- Born: February 1970 (age 56) Chicago, Illinois
- Education: Boston University, New School for Social Research
- Occupation: Executive Director of the Coalition for the UN We Need
- Notable work: Responding to Genocide: The Politics of International Action (2013)

= Adam Lupel =

American political scientist and NGO executive

Adam Lupel (born 1970 in Chicago) is a writer and international relations expert.

== Biography ==
Lupel was born in Chicago, Illinois, in 1970. He received his bachelor's degree in international relations with a concentration in Latin America from Boston University and his PhD in political theory and master's in liberal studies from the New School for Social Research.

== Career ==

Adam Lupel has been serving as the Executive Director of the Coalition for the UN We Need (C4UN) since September 2025.

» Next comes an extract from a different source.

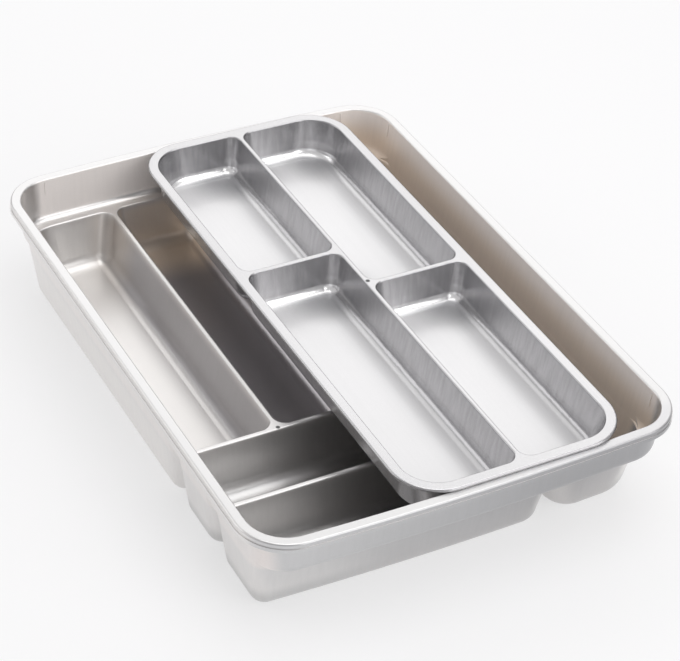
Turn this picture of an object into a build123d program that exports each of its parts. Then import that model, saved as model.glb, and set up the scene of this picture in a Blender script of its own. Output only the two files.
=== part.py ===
from build123d import *
from math import cos, radians, tan
import os

os.makedirs("parts", exist_ok=True)

# Cutlery tray in two mouldings: a deep main tray that stands in a drawer, and a shallow tray
# that lies across its front and rear rims and slides from side to side.
# X runs to the right, Y to the rear, Z up. The origin is under the middle of the main tray,
# on the surface that it stands on. Sizes are in millimetres, drafts in degrees.

# Both mouldings
wall = 1.5
divider_width = 3.0
bay_draft = 7.75
mouth_radius = 1.0
panel_height = 0.4
panel_margin = 1.0
panel_corner_radius = 3.0

# Main tray, outside
main_length = 395.6
main_width = 284.8
main_height = 66.5
end_crown = 3.7
rim_width = 7.3
rim_corner_radius = 31.9
rim_outer_radius = 1.3
rim_inner_radius = 1.2
skirt_depth = 5.7
skirt_lip_width = 0.5
skirt_lip_height = 2.4

# Main tray, open upper part and the ledge at its foot
band_depth = 29.5
band_draft = 5.0
ledge_radius = 5.0
ledge_outer_radius = 8.0
rear_ledge_width = 8.7
front_ledge_width = 10.5

# Main tray, bays below the ledge, measured where they open
left_bay_width = 64.0
right_bay_width = 68.0
front_bay_length = 54.5
second_bay_length = 48.0
bay_corner_radius = 8.5
tray_corner_radius = 24.0
right_bay_corner_radius = 27.5
front_bay_foot_radius = 13.0
right_bay_foot_radius = 16.0
bay_floor_radius = 9.0

# Main tray, short upright ribs where the rounded corners of the open upper part begin
rib_width = 1.0
rib_depth = 0.5
rib_drop = 2.0
rib_length = 9.5

# Sliding tray
slider_length = 384.4
slider_width = 148.6
slider_height = 27.9
slider_rim_width = 7.1
slider_rim_thickness = 2.4
slider_rim_radius = 1.3
slider_rim_foot_radius = 0.9
slider_corner_radius = 30.0
slider_bay_corner_radius = 8.0
slider_tray_corner_radius = 23.0
slider_floor_radius = 6.4
left_rear_bay_length = 146.0
right_rear_bay_length = 185.3
slider_shift = 29.3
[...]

Lupel, before joining C4UN, was the Vice President and Chief Operating Officer at the International Peace Institute (IPI), 2016-2025. He served as IPI Acting President and CEO from October 2020 to March 2021. Between 2014 and 2016 he was the director of research for the Independent Commission on Multilateralism. In 2015, he also led IPI's support to the General Assembly-mandated "Lessons Learned Exercise" on the UN Mission for Ebola Emergency Response, working in close collaboration with the Executive Office of the Secretary-General.

Prior to 2006, when he joined IPI as Editor, he was the Managing Editor of Constellations: An International Journal of Critical and Democratic Theory, and he taught modern and contemporary political theory at The New School's Eugene Lang College in New York. He has a PhD in political theory and an MA in liberal studies from the New School for Social Research and a BA in international relations with a concentration in Latin America from Boston University.

Lupel is the author of Globalization and Popular Sovereignty: Democracy’s Transnational Dilemma (2009) and the co-editor of Peace Operations and Organized Crime: Enemies or Allies? (2011) and Responding to Genocide: The Politics of International Action (2013). His current work is on issues related to globalization, multilateralism, and the prevention of mass atrocities.